Ao falar do crescimento, Levy disse lamentar a recente desaceleração da economia, mas procurou apontar pontos positivos. Enfatizou que “empresas de todos os lugares do mundo abrem plantas no Brasil”, e lembrou que o fluxo de investimentos estrangeiros diretos continua muito elevado – nesta década, ele é o dobro do registrado nos anos 2000, tendo também a função de cobrir boa parte do déficit em conta corrente. É importante manter um ambiente que continue a atrair esses recursos, segundo Levy, que também destacou o papel do setor privado no investimento, tanto doméstico como externo.
O ministro encerrou a apresentação num tom mais positivo. Afirmou que 2015 será um ano de desafios, mas que o governo trabalha para que 2016 seja um ano de crescimento e otimismo. Segundo ele, se houver estabilidade fiscal e um arranjo macroeconômico estável, o país voltará à trajetória de expansão, com o setor privado encontrando oportunidades de negócios.

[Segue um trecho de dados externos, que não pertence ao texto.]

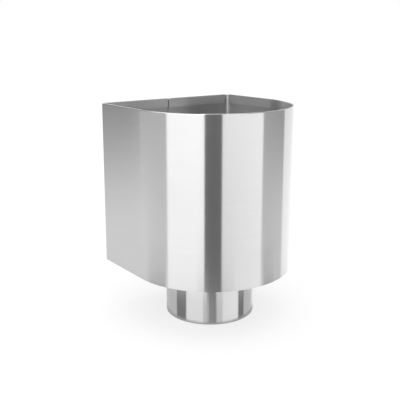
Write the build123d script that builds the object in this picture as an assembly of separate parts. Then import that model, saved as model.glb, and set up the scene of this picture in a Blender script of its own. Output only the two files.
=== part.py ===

Levy falou rapidamente sobre o setor elétrico. Disse que houve um forte aumento do consumo nos últimos cinco anos, especialmente o residencial, e que, com algum esforço é possível estabilizá-lo, sem recorrer a situações radicais, num quadro em que a oferta de energia ainda tem crescido.
Após o encontro, Levy se reuniu com representantes da agência de classificação de risco Moody”s, que rebaixou a perspectiva do rating brasileiro no ano passado de neutra para negativa.
Levy participou de evento promovido pela Americas Society e pelo Conselho das Américas, em parceria com a Brazil Investimentos & Negócios (Brain) e a Associação Brasileira das Entidades dos Mercados Financeiro e de Capitais (Anbima). Ele falou a um grupo de 185 investidores e empresários.